Exercise directions:
Repeat the entire listing exactly as written.

Dataset section:
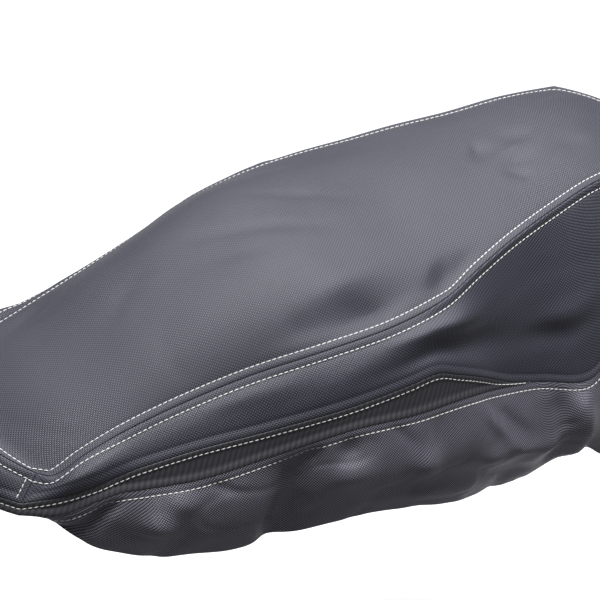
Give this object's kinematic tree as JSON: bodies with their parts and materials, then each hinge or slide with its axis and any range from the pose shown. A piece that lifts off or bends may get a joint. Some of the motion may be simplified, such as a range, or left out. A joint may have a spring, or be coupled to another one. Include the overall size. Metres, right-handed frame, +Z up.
{
  "type": "snowmobile seat cover",
  "caption": "Fitted sewn seat cover with a crowned top panel, side panels, a grip band and a loose gathered skirt, open below to pull over a long stepped seat.",
  "frame": {"origin": "on the inner face of the top panel, midway along the cover and on its centre line, where the top of the seat holds it up", "axes": "+X to the front of the seat, +Y to its left, +Z up"},
  "size_m": [0.8495, 0.4351, 0.3242],
  "materials": {
    "panel_vinyl": "satin embossed vinyl",
    "grip_vinyl": "smooth vinyl with fine ribs",
    "skirt_nylon": "coarse coated weave"
  },
  "bodies": {
    "root": {"top_panel": "panel_vinyl", "side_panel_right": "panel_vinyl", "side_panel_left": "panel_vinyl", "front_panel": "panel_vinyl", "rear_panel": "panel_vinyl", "grip_band": "grip_vinyl", "skirt": "skirt_nylon"}
  },
  "joints": []
}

Result of this task:
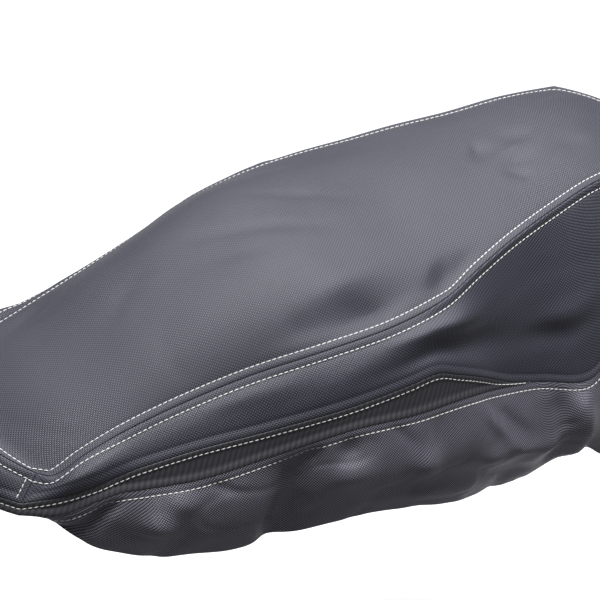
Give this object's kinematic tree as JSON: bodies with their parts and materials, then each hinge or slide with its axis and any range from the pose shown. A piece that lifts off or bends may get a joint. Some of the motion may be simplified, such as a range, or left out. A joint may have a spring, or be coupled to another one. Include the overall size. Metres, right-handed frame, +Z up.
{
  "type": "snowmobile seat cover",
  "caption": "Fitted sewn seat cover with a crowned top panel, side panels, a grip band and a loose gathered skirt, open below to pull over a long stepped seat.",
  "frame": {"origin": "on the inner face of the top panel, midway along the cover and on its centre line, where the top of the seat holds it up", "axes": "+X to the front of the seat, +Y to its left, +Z up"},
  "size_m": [0.8495, 0.4351, 0.3242],
  "materials": {
    "panel_vinyl": "satin embossed vinyl",
    "grip_vinyl": "smooth vinyl with fine ribs",
    "skirt_nylon": "coarse coated weave"
  },
  "bodies": {
    "root": {"top_panel": "panel_vinyl", "side_panel_right": "panel_vinyl", "side_panel_left": "panel_vinyl", "front_panel": "panel_vinyl", "rear_panel": "panel_vinyl", "grip_band": "grip_vinyl", "skirt": "skirt_nylon"}
  },
  "joints": []
}